The CPI (M) decided to bring the two men together, sharing the same room and the same stage for a programme in Kannur. Zahid Qureshi and Swapna Pillai, reporting the event for the Mumbai Mirror, wrote that Ansari accepted a rose on stage from Ashok Mochi. He reportedly said, “Even though we are both Gujaratis, we could not have met in Gujarat like this. This is a new experience for me.”
He went on to disclose that Ashok Mochi was not the first Hindu to apologise to him for the riots. “A retired army officer named Anand Shroff, a resident of Pune, had apologised to me on behalf of the Hindu community some years back,” he said. “Today, my brother Ashok Mochihas asked for forgiveness. It means a lot to me. Let this be the beginning of a new chapter in humanity.”
When Ashok Mochi’s turn came to speak, he said that the riots were a mistake, “a huge blunder. I do not know what to say, I have never addressed so many people in my life. But I cannot leave without talking about insaaniyat (humanity) – that is what I have learnt over these years.”
He then had the same impulse as Delhi chief minister Arvind Kejriwal gets when he sees large crowds – to sing a Hindi film song. The song he chose was Hai Preet Jahan Ke Reet Sada from Manoj Kumar’s film Purab aur Pashchim. Ansari joined in. “They sang off key,” wrote P Sudhakaran in the Times of India on March 5, 2014. “The audience didn’t get a word of what they sang. But they moved hearts. The applause was deafening.”

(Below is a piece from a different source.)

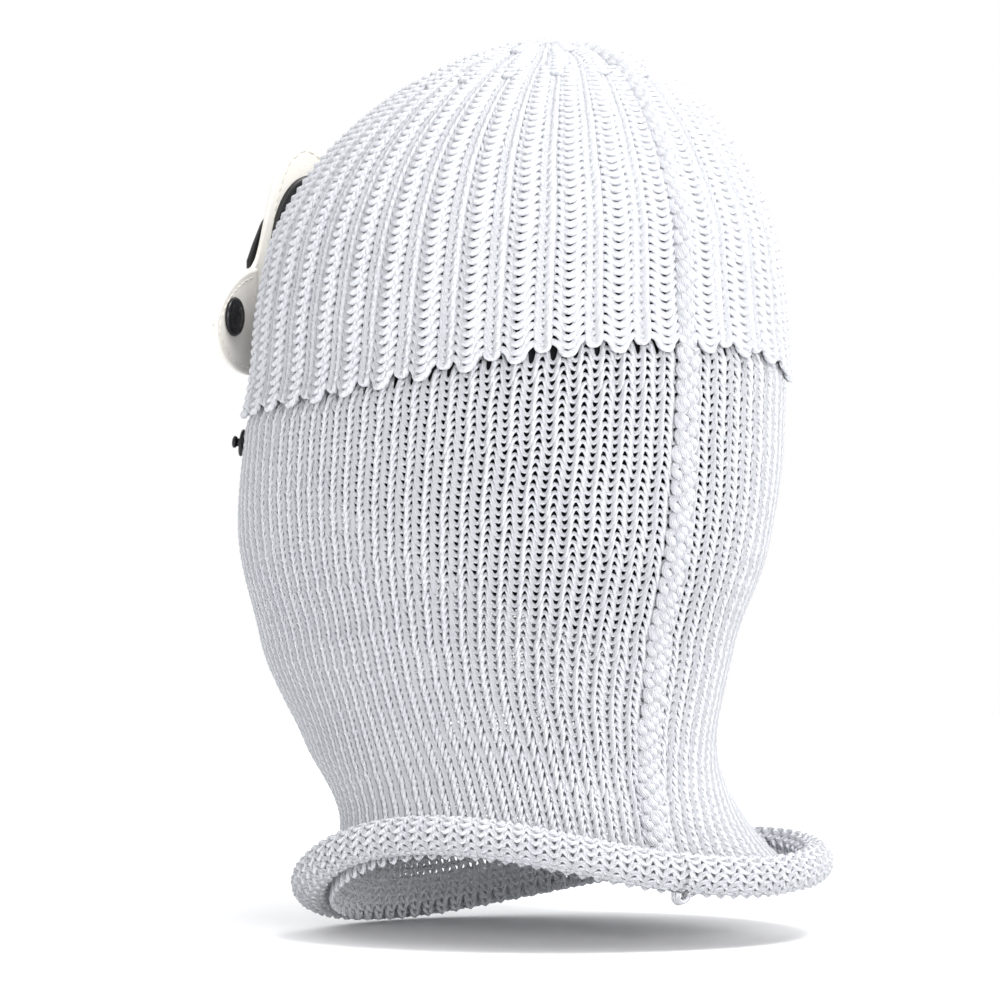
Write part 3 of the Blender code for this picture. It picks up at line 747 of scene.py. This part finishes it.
def tab_edges(share):
    """Lower and upper edge of a tab at a share of its length, from its fold to its blunt tip."""
    high = float(top_edge(PANEL_HALF + WING_LENGTH))
    half = (high - LOW_EDGE) / 2 * np.maximum(1 - np.clip(share, 0, 1) ** 2.0, 0.0) ** 0.6
    middle = (high + LOW_EDGE) / 2 - TAB_DROP * np.clip(share, 0, 1)
    return middle - half, middle + half


def bend_table():
    """Leather laid flat against its bent course: reach, position across, position forward, heading."""
    reach = np.linspace(0.0, PANEL_HALF + WING_LENGTH + TAB_LENGTH, 1801)
    first, second = WING_ANGLE, WING_ANGLE - TAB_ANGLE
    share_a = np.clip((reach - PANEL_HALF + FOLD) / (2 * FOLD), 0, 1)
    share_b = np.clip((reach - PANEL_HALF - WING_LENGTH + FOLD) / (2 * FOLD), 0, 1)
    heading = first * share_a - second * share_b
    speed = np.ones_like(reach)
    for share, turn in ((share_a, first), (share_b, second)):
        speed = np.where((share > 0) & (share < 1), turn / 2 / math.tan(turn / 2), speed)
    step = np.diff(reach)
    middle = (heading[1:] + heading[:-1]) / 2
    pace = (speed[1:] + speed[:-1]) / 2 * step
    across = np.concatenate([[0.0], np.cumsum(np.cos(middle) * pace)])
    forward = np.concatenate([[0.0], -np.cumsum(np.sin(middle) * pace)])
    return reach, across, forward, heading


BEND = bend_table()


def bent(flat, side):
    """Flat leather coordinates (across, up, out of the leather) to their place on the raised visor."""
    flat = np.atleast_2d(flat)
    x, z, heading = (np.interp(flat[:, 0], BEND[0], values) for values in BEND[1:])
    x, z = x + flat[:, 2] * np.sin(heading), z + flat[:, 2] * np.cos(heading)
    return moved(np.stack([side * x, flat[:, 1], z], axis=1), FRAME)


def placed(u, w, side):
    """Matrix at a point of the bent leather: local Z out of it, towards the front."""
    at = bent([[u, w, 0.0]], side)[0]
    out = unit(bent([[u, w, 0.001]], side)[0] - at)
    up = unit(bent([[u, w + 0.001, 0.0]], side)[0] - at)
    return facing(at, np.cross(up, out), up, out)


def tidied(thing, merge=None):
    """The object with its normals outwards, and its points merged within a distance if one is given."""
    bm = bmesh.new()
    bm.from_mesh(thing.data)
    if merge:
        bmesh.ops.remove_doubles(bm, verts=bm.verts, dist=merge)
        bmesh.ops.dissolve_degenerate(bm, edges=bm.edges, dist=merge)
    bmesh.ops.recalc_face_normals(bm, faces=bm.faces)
    bm.to_mesh(thing.data)
    bm.free()
    return thing


def rectangle(left, right, low, high, count):
    """Points round a rectangle, as many on each side."""
    corners = np.array([(left, low), (right, low), (right, high), (left, high), (left, low)])
    at = np.linspace(0, 4, count)
    return np.column_stack([np.interp(at, range(5), corners[:, k]) for k in (0, 1)])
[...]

I do not know for sure whether Ashok was indeed an innocent bystander or whether he led or joined the mobs that looted and burned the homes of his Muslim neighbours in those hate-charged days in Ahmedabad in 2002. I think he did. But at least he has expressed public remorse for those crimes. I think he is sincere in this remorse. It is sobering to remember that most of those who led and organised the massacre of 2002 have never said once they are sorry.